Die Deutsche Angela Merkel und der Brite David
Cameron mögen sich damit trösten, dass ein europäischer
Kommissionspräsident so wichtig nun auch wieder nicht ist. Nicht so
bedeutend wie ein Kanzler oder ein Präsident und keinesfalls so
legitimiert; nämlich gerade nicht durchs Volk gewählt, sondern von
den nationalen Regierungschefs bestimmt und später dann vom
Europäischen Parlament bestätigt. Die Statik im Haus Europa wird
jedenfalls nicht verändert, einen „Putsch“ der Euro-Parlamentarier
haben die Regierungschefs, Merkel an der Spitze, verhindert. Richtig
wichtig im Tagesgeschäft sind die Fachkommissare (für Energie etc.),
denen Jean-Claude Juncker kaum hineinreden kann – der
Kommissionspräsident hat, anders als ein deutscher Kanzler, keine
Richtlinienkompetenz. Die an und für sich gar nicht so wichtige
Kommissions-Personalie konnte überhaupt nur wichtig werden, weil sie
aufgeladen wurde mit anderen politischen Zielen – wie dem Machtkampf
mit den Briten. Den hat Cameron in Brüssel zwar grandios verloren,
daheim in London, in der innerparteilichen Auseinandersetzung mit den
Tories und den Anti-Europäern von der Ukip, aber eher gewonnen.
Weit wichtiger als die Entscheidung für Juncker ist die
europäische Beitritts-Perspektive für die Ukraine, Georgien und
Moldau. Sie ist eine krachende Niederlage für Putin, eine von
historischer Dimension. Das westliche Demokratie-, Toleranz- und
Wohlstandsmodell ist einem nationalistischen,
fortschrittsfeindlichen, neo-imperialen Staat bei Weitem überlegen.
Die Ex-Sowjet-Satelliten ziehen den goldenen Westen dem rostigen
Osten vor. Sie wollen Fremdbestimmung durch Selbstbestimmung
ersetzen, im Kern Unfreiheit durch Freiheit.

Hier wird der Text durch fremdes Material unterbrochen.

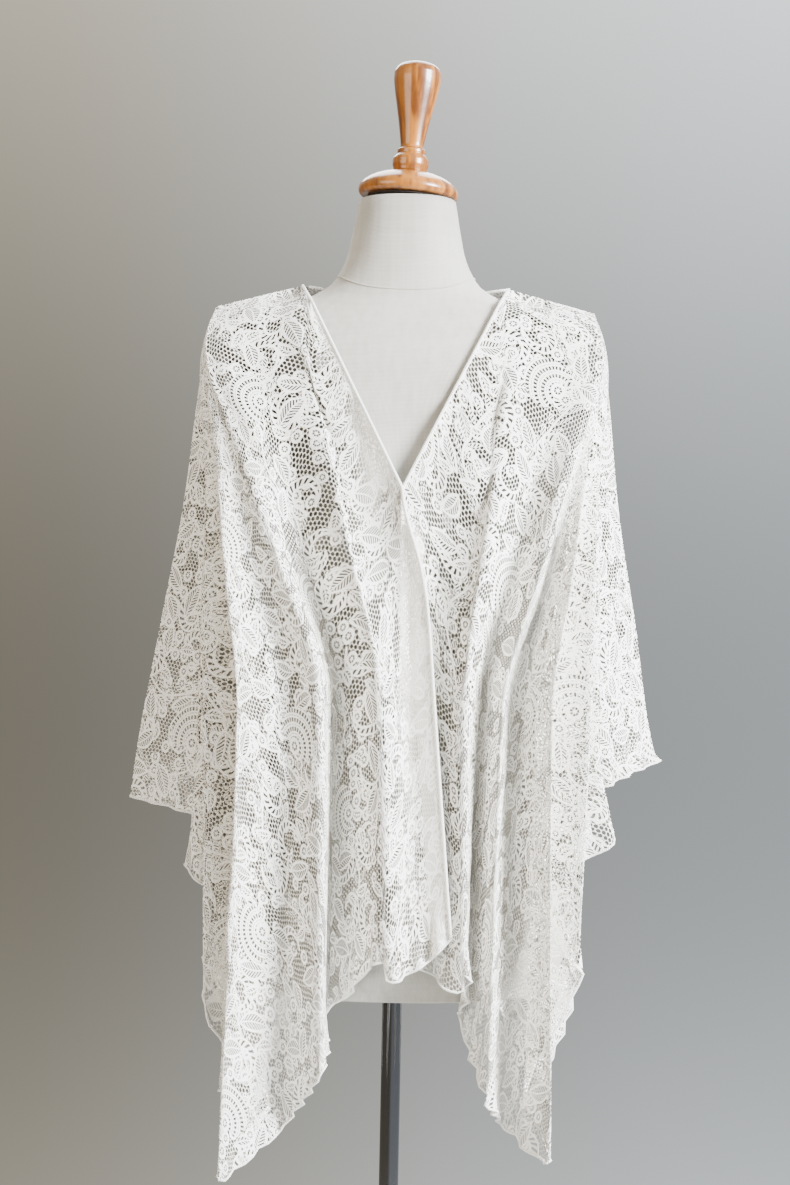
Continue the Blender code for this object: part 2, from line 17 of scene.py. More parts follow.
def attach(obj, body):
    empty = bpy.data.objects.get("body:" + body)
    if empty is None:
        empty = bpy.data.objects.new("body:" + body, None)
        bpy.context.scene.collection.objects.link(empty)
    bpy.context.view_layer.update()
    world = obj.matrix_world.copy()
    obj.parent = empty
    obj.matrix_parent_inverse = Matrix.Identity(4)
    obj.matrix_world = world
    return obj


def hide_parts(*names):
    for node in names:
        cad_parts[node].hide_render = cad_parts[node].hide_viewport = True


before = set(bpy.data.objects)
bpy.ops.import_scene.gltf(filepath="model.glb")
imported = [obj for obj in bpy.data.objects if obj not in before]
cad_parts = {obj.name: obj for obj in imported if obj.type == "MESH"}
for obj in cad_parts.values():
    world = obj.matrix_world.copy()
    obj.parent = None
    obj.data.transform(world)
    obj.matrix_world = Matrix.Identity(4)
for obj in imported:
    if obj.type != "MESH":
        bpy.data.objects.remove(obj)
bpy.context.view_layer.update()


# The lace, cut flat. "Across" runs out from the centre line, "down" runs from the shoulder line.
RIGHT_REACH = 0.700
LEFT_REACH = 0.655
LENGTH = 0.745
NECK_HALF = 0.105
V_DEPTH = 0.315
BACK_NECK_DEPTH = 0.040
CORNER_RADIUS = 0.060
HOLLOW = 0.030
HOLLOW_PLACE = 0.105
HOLLOW_SPREAD = 0.060
NECK_POINT_FOLD = 2
SEAM_GAP = 0.0008

# Where the lace lies: distances down from the shoulder line at which its folds are given.
YOKE = 0.070
BREAST = 0.200
RIBS = 0.320
WAIST = 0.450
SHOULDER_OUT = 0.193
SHOULDER_Z = 1.360
NECK_POINT_Z = 1.383
HOOK_Z = 1.171
BACK_NECK_Z = 1.372
FORM_CLEARANCE = 0.0050
BREAST_SHARE = np.array([0.42, 0.13])
RIBS_SHARE = np.array([0.48, 0.60])
MOST_LIFT = 0.004
EASING_PASSES = 4
HALVINGS = 24


# The dress form and its stand.
FORM_SIDES = 112
FORM_ROUNDNESS = 2.3
NECK_TOP_Z = 1.469
FORM_BOTTOM_Z = 0.675
CAP_TILT = math.radians(3.6)
CAP_RISE = 0.0030
SPACER_THICKNESS = 0.0015
CAP_RADIUS = 0.051
POLE_RADIUS = 0.010
BASE_RADIUS = 0.175
BASE_HEIGHT = 0.014
COLLAR_RADIUS = 0.020
COLLAR_HEIGHT = 0.050
TOUCH_GAP = 0.0003
TURNED_STEPS = 96


# Plan sections of the form: half its width, and how far it goes forward and back of the shoulder line.
Section = collections.namedtuple("Section", "z half_width front back")
FORM_SECTIONS = (
    Section(FORM_BOTTOM_Z, 0.152, 0.096, 0.108),
    Section(0.688, 0.163, 0.105, 0.118),
    Section(0.780, 0.172, 0.110, 0.126),
    Section(0.860, 0.166, 0.106, 0.120),
    Section(0.940, 0.144, 0.098, 0.102),
    Section(1.010, 0.127, 0.090, 0.088),
    Section(1.080, 0.135, 0.096, 0.090),
    Section(1.160, 0.152, 0.104, 0.098),
    Section(1.240, 0.165, 0.097, 0.104),
    Section(1.300, 0.178, 0.082, 0.098),
    Section(1.328, 0.183, 0.069, 0.086),
    Section(1.348, 0.160, 0.058, 0.074),
    Section(1.364, 0.112, 0.050, 0.064),
    Section(1.380, 0.080, 0.049, 0.059),
    Section(1.396, 0.0675, 0.049, 0.056),
    Section(1.412, 0.0605, 0.0495, 0.0540),
    Section(1.432, 0.0560, 0.0490, 0.0520),
    Section(NECK_TOP_Z, 0.0495, 0.0470, 0.0470),
)
BREAST_SWELL = 0.018
BREAST_PLACE = (0.082, 1.165)
BREAST_SPREAD = (0.048, 0.055)

# Where smooth lace would stand at a level: how much of its place at the shoulder it keeps, how much further
# out it is under the middle of the wing, and how far from the shoulder plane it is at the centre.
Level = collections.namedtuple("Level", "kept wing_out depth")
YOKE_LEVEL = Level(1.0, 0.014, 0.056)
FRONT_BREAST_LEVEL = Level(0.97, 0.034, 0.103)
BACK_BREAST_LEVEL = Level(0.97, 0.034, 0.109)
WAIST_LEVEL = Level(0.78, 0.112, 0.150)
BREAST_ROUNDING = 0.9

# The folds of each quarter of the lace, a row for each ridge or valley, from the centre outwards.
# At the waist: how much lace lies between the centre and this fold, and where the fold stands, out from
# the centre line and away from the shoulder plane. At the outer edge of the lace: how far along the edge
# the fold ends, from the centre round the corner to the wing, and where it stands.
Fold = collections.namedtuple("Fold", "across out depth edge end_out end_depth")
RIGHT_FRONT = (
    Fold(0.000, -0.028, 0.154, 0.000, -0.053, 0.158),
    Fold(0.045, -0.003, 0.148, 0.050, -0.024, 0.152),
    Fold(0.105, 0.022, 0.166, 0.105, 0.014, 0.166),
    Fold(0.150, 0.058, 0.110, 0.250, 0.062, 0.088),
    Fold(0.235, 0.072, 0.168, 0.430, 0.064, 0.172),
    Fold(0.310, 0.108, 0.148, 0.570, 0.104, 0.128),
    Fold(0.400, 0.150, 0.172, 0.687, 0.160, 0.168),
    Fold(0.475, 0.124, 0.112, 0.770, 0.120, 0.098),
    Fold(0.545, 0.186, 0.124, 0.925, 0.180, 0.128),
    Fold(0.615, 0.136, 0.080, 1.050, 0.148, 0.078),
    Fold(0.685, 0.196, 0.082, 1.152, 0.202, 0.084),
    Fold(0.750, 0.152, 0.044, 1.240, 0.172, 0.042),
    Fold(0.820, 0.206, 0.042, 1.325, 0.208, 0.040),
    Fold(0.900, 0.264, 0.001, 1.420, 0.271, 0.001),
)
LEFT_FRONT = (
    Fold(0.000, 0.000, 0.136, 0.000, 0.004, 0.138),
    Fold(0.045, 0.028, 0.128, 0.050, 0.030, 0.130),
    Fold(0.105, 0.064, 0.160, 0.120, 0.068, 0.162),
    Fold(0.155, 0.080, 0.108, 0.260, 0.066, 0.086),
    Fold(0.215, 0.098, 0.150, 0.440, 0.090, 0.164),
    Fold(0.285, 0.112, 0.120, 0.540, 0.110, 0.112),
    Fold(0.380, 0.144, 0.168, 0.642, 0.150, 0.170),
    Fold(0.475, 0.132, 0.104, 0.712, 0.130, 0.096),
    Fold(0.545, 0.184, 0.126, 0.887, 0.176, 0.130),
    Fold(0.610, 0.138, 0.078, 1.008, 0.148, 0.076),
    Fold(0.680, 0.198, 0.084, 1.100, 0.216, 0.074),
    Fold(0.745, 0.152, 0.042, 1.187, 0.172, 0.040),
    Fold(0.812, 0.210, 0.044, 1.265, 0.214, 0.042),
    Fold(0.900, 0.262, 0.001, 1.375, 0.269, 0.001),
)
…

Natürlich bedeutet das eine zusätzliche Belastung Europas, aber
entscheidend ist der Aufstiegs- und Emanzipationswille der
Beitrittskandidaten. Für sie wird es nun noch ein sehr weiter Weg.
Ihr Votum aber heißt: Der Nationalstaat alter Prägung ist für sie
erledigt. Er liegt auf dem Haufen einer unrühmlichen Geschichte.